Inscape, pour ensemble, orchestre symphonique et électronique en temps réel développera un voyage psychoacoustique aux limites du monde connu pour plonger virtuellement dans un univers qui est bien au-delà de notre expérience sensorielle. Ainsi, nous allons entreprendre un voyage utopique à travers un trou noir géant tel que nous décrit le physicien Jean-Pierre Luminet, spécialiste mondial en trous noirs et physique relativiste, et avec qui nous collaborons activement dans ce projet.

Tout commence donc, une fois les yeux fermés, dans un monde sonore fait de petits bits de son, presque vocaux, où les chuchotements du public, les sons instrumentaux et le propre espace physique forment un ensemble cohérent et organique. Un espace-temps plat où le développe- ment de la vie et de la conscience est possible. Mais peu à peu, la puissance croissante de l’orchestre et des solistes instrumentaux, activée par une électronique progressivement de plus en plus développée, nous propulse à des zones de très forte énergie, qui déforment la perception de l’espace-temps musical, transformant la fragilité du début en énergie rugueuse et déformée. Alors il est temps de plonger dans l’horizon des événements du trou noir acoustique en rotation. On est traversé par 

des puissantes ondes gravitationnelles, ici faites littéralement de sons électroniques.
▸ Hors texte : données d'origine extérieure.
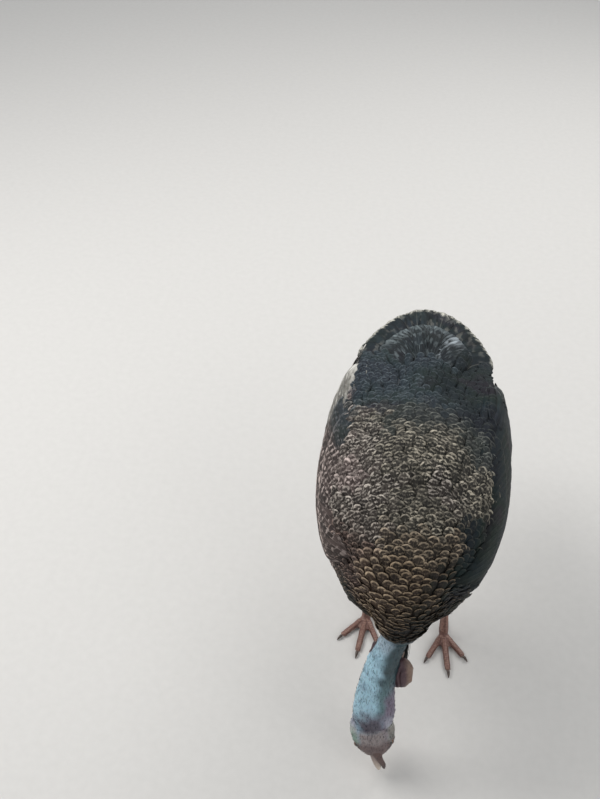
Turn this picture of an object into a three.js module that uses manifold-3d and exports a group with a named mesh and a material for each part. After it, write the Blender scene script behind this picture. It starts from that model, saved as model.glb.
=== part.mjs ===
// A life-size domestic turkey tom, standing and feeding with its head down.
// Millimetres, +Z up. The bird faces -Y, and its left side is +X. The solids carry the
// outline of the plumage out to the feather tips, divided where a person names the parts.
import * as THREE from "three";
import Module from "manifold-3d";
import { ParametricGeometry } from "three/addons/geometries/ParametricGeometry.js";
import { mergeVertices } from "three/addons/utils/BufferGeometryUtils.js";

const wasm = await Module();
wasm.setup();

// ---------------------------------------------------------------- driving dimensions
const FAN_CLEARANCE = 2; // how much more than the gap a steep sheet is grown by
const SLIVER = 0.2; // facets that stray less than this are joined
const GAP = 0.6; // clearance left where one piece meets its neighbour
const HEAD_AT = [-25, -284, 79]; // middle of the skull
const HEAD_WIDTH = 76; // across the swollen skin behind the eyes
const HEAD_PITCH = 66; // degrees that the bill points below level
const HEAD_YAW = 6; // degrees that the bill turns to the bird's left
const HEAD_LEAN = -11; // degrees that the bill swings to the bird's left as it hangs
const EYE_RADIUS = 6.4;
const SHANK_LENGTH = 158;
const STANCE = { left: { x: 88, y: 4, turn: 9 }, right: { x: -66, y: 22, turn: -6 } };
const TOE_HEIGHT = 13; // a toe's thickness at its root
// Where a wing is parted: behind the small coverts, and before the long tips.
const WING_CUTS = { front: -85, rear: 120, middle: 430, lean: 25 };
const TIP_POINTS = 3; // points round each rounded feather tip
// The tail is a half-spread fan of feathers from one root.
const TAIL = { root: 118, feathers: 18, spread: 29, middle: 322, outer: 285, notch: 5 };
const COVERT = { root: 95, feathers: 14, spread: 24, middle: 268, outer: 232, notch: 5 };

// How far a cutting prism reaches: past the back's height, and past half the width.
const PRISM_DEPTH = { upright: 700, sideways: 400 };

const X_AXIS = new THREE.Vector3(1, 0, 0);
const { sin, cos, abs, sign, min, max, PI } = Math;
const rad = THREE.MathUtils.degToRad;
const lerp = THREE.MathUtils.lerp;

// ---------------------------------------------------------------- making solids
function solidOf(geometry) {
  for (const name of ["normal", "uv"]) geometry.deleteAttribute(name);
  const merged = mergeVertices(geometry, 1e-3);
  const corners = merged.index.array;
  const kept = [];
  for (let i = 0; i < corners.length; i += 3) {
    const [a, b, c] = corners.slice(i, i + 3);
    if (a !== b && b !== c && c !== a) kept.push(a, b, c);
  }
  const solid = new wasm.Manifold(
    new wasm.Mesh({
      numProp: 3,
      vertProperties: new Float32Array(merged.attributes.position.array),
      triVerts: new Uint32Array(kept),
    }),
  );
  return solid.volume() < 0 ? flipped(merged, kept) : solid;
}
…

Son spectre et sa densité changeante bat au rythme de la compression spectrale et de la spatialisation qui transforme la per- ception de l’espace physique de la salle, qui se dilate et se rétracte de manière cyclique tout en suivant le rythme de ces ondes. Mais tout en survivant à cette expérience extrême, nous sommes conduits finalement à un nouvel univers, à travers le trou de ver annulaire que nous traversons sans être endommagés par la gravité incroyablement puissante ici.

Comment sera ce nouveau paradis que nous ne pouvons explorer, à ce jour, qu’avec une musique qui est en train de s’écrire? Serions-nous nous-mêmes, comme l’ont suggéré quelques physiciens actuels, la projection holographique d’une réalité plus profonde qui est codée dans les confins de l’univers? Serons-nous seulement l’ombre des chuchotements que nous avons entendu au début de la pièce?

Hèctor Parra

L’astre qui fut lumière est devenu obscur, silencieux, insondable. Trou noir, entonnoir des enfers froids. Une fois franchi son horizon, c’est la chute sans fin vers un centre sans fond. Mêlés, intervertis, le temps et l’espace se percutent en se resserrant. L’état premier du monde se vaporise en grains élémentaires entrelacés. Que deviennent la matière, l’énergie, les ondes qui tombent? y a-t-il un fond, un point final de chute, singularité écrasante ? Or il ne peut y avoir de fin absolue. Un jaillissement inépuisable, voilà le seul fruit possible. Au fond du trou noir s’ouvre alors un tunnel, raccourci débouchant ailleurs dans notre univers, ou même dans d’autres univers. Quand toute borne s’évanouit dans les deux sens, il n’est plus de remède au vertige. De nouveaux univers mûrissent, succulents et pleins. Un big bang n’est autre qu’un moment où se produit le renversement. Dès lors la métamorphose des mondes est plus rapide qu’on ne pense. Au sortir de la matrice quantique, les bébés univers sont doués de formes inimaginables. L’ignorant les croit plates, la nature épaissit ses rondeurs. Et de plus en plus largement l’espace s’étend, en expansion, toujours en expansion, au-delà, encore et à jamais au-delà. Le ciel, débordant d’énergie sombre, devient effrayant de transparence.